§ Work to complete
Find the line that contains "List this object's" and print it and every line after it, exactly, please.

§ Raw data
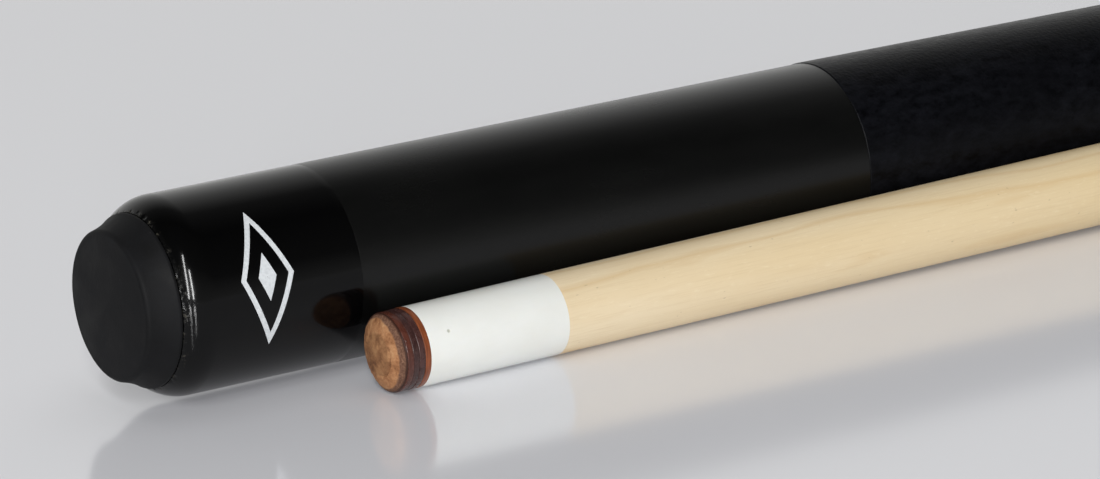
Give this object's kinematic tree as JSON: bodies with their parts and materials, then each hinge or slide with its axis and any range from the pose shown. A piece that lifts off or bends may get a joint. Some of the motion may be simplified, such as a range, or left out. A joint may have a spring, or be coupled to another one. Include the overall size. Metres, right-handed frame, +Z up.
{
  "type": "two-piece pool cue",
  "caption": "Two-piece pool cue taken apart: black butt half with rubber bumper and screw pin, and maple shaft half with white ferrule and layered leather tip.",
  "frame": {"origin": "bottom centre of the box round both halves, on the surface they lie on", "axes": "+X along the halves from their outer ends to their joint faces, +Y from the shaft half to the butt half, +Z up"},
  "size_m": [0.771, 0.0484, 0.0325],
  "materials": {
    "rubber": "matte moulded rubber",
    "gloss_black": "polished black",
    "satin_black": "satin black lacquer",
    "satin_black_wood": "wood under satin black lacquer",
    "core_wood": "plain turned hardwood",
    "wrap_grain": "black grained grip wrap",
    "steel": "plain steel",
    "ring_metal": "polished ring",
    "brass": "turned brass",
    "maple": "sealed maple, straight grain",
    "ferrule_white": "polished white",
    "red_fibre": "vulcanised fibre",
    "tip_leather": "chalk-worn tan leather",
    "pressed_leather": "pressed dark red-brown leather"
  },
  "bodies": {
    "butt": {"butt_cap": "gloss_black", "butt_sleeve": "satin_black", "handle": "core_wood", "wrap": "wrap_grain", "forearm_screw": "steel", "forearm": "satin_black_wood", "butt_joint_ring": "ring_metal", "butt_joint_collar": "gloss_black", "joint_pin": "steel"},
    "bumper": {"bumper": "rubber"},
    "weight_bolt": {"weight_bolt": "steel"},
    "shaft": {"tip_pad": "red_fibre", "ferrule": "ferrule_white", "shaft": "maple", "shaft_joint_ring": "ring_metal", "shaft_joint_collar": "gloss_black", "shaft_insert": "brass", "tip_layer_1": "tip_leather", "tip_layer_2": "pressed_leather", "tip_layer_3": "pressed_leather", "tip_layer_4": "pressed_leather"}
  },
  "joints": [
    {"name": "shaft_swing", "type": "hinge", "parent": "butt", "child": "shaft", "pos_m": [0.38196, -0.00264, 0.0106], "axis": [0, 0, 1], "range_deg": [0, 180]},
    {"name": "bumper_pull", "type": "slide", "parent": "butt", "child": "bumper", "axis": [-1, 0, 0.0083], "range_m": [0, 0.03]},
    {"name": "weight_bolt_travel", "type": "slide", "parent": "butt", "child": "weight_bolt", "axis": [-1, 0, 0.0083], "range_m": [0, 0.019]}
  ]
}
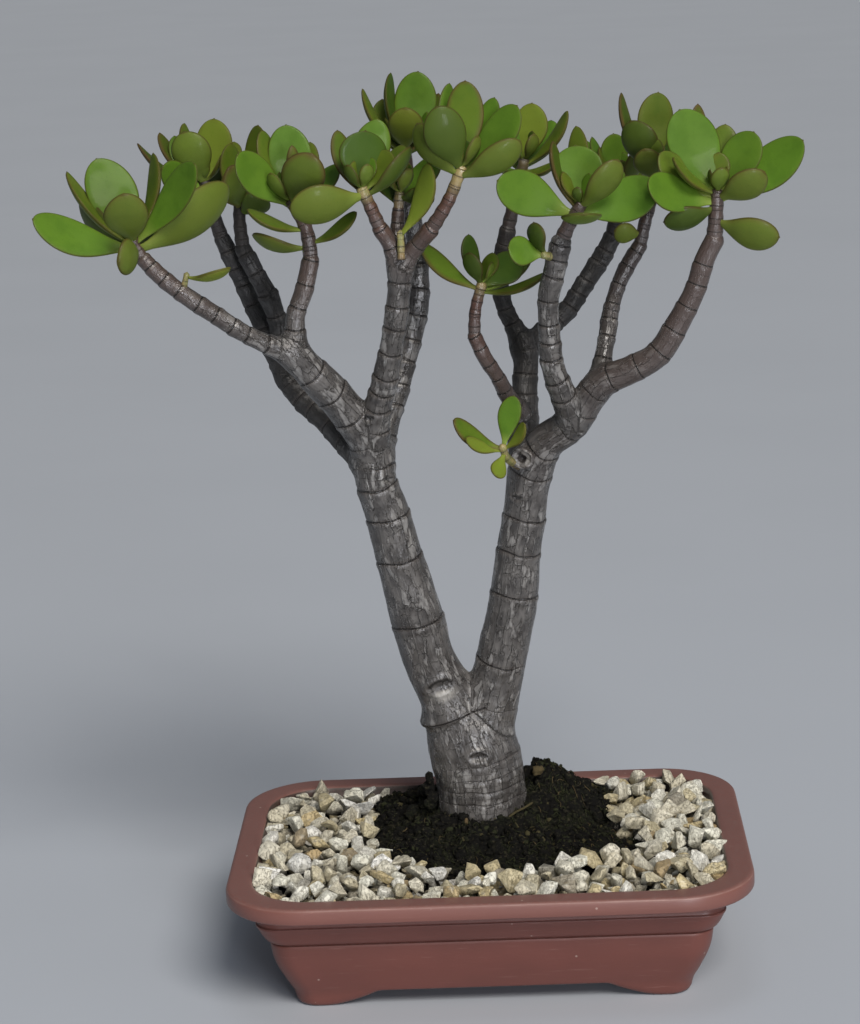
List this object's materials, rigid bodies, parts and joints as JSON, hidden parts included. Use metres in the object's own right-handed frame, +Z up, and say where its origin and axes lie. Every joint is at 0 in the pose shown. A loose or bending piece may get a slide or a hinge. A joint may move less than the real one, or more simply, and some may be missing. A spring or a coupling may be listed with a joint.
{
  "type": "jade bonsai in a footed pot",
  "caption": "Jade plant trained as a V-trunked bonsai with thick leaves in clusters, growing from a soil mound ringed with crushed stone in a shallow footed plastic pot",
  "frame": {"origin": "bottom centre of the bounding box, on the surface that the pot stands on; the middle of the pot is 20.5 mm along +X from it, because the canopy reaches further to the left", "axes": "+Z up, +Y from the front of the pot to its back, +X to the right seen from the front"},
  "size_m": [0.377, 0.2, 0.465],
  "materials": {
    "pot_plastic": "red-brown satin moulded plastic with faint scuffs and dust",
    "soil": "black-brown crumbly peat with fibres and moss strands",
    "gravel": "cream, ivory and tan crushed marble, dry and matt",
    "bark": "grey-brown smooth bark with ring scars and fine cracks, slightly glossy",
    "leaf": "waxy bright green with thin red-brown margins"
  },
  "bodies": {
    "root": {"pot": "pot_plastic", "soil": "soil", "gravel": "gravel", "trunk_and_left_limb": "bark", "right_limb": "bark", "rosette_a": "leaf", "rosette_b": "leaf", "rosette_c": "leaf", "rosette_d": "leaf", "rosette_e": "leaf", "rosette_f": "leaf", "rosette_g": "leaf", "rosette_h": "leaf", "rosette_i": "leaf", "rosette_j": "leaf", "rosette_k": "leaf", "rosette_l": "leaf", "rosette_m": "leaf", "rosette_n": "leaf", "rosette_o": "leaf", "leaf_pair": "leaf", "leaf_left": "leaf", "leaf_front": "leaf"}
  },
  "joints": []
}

§ Exercise response
List this object's materials, rigid bodies, parts and joints as JSON, hidden parts included. Use metres in the object's own right-handed frame, +Z up, and say where its origin and axes lie. Every joint is at 0 in the pose shown. A loose or bending piece may get a slide or a hinge. A joint may move less than the real one, or more simply, and some may be missing. A spring or a coupling may be listed with a joint.
{
  "type": "jade bonsai in a footed pot",
  "caption": "Jade plant trained as a V-trunked bonsai with thick leaves in clusters, growing from a soil mound ringed with crushed stone in a shallow footed plastic pot",
  "frame": {"origin": "bottom centre of the bounding box, on the surface that the pot stands on; the middle of the pot is 20.5 mm along +X from it, because the canopy reaches further to the left", "axes": "+Z up, +Y from the front of the pot to its back, +X to the right seen from the front"},
  "size_m": [0.377, 0.2, 0.465],
  "materials": {
    "pot_plastic": "red-brown satin moulded plastic with faint scuffs and dust",
    "soil": "black-brown crumbly peat with fibres and moss strands",
    "gravel": "cream, ivory and tan crushed marble, dry and matt",
    "bark": "grey-brown smooth bark with ring scars and fine cracks, slightly glossy",
    "leaf": "waxy bright green with thin red-brown margins"
  },
  "bodies": {
    "root": {"pot": "pot_plastic", "soil": "soil", "gravel": "gravel", "trunk_and_left_limb": "bark", "right_limb": "bark", "rosette_a": "leaf", "rosette_b": "leaf", "rosette_c": "leaf", "rosette_d": "leaf", "rosette_e": "leaf", "rosette_f": "leaf", "rosette_g": "leaf", "rosette_h": "leaf", "rosette_i": "leaf", "rosette_j": "leaf", "rosette_k": "leaf", "rosette_l": "leaf", "rosette_m": "leaf", "rosette_n": "leaf", "rosette_o": "leaf", "leaf_pair": "leaf", "leaf_left": "leaf", "leaf_front": "leaf"}
  },
  "joints": []
}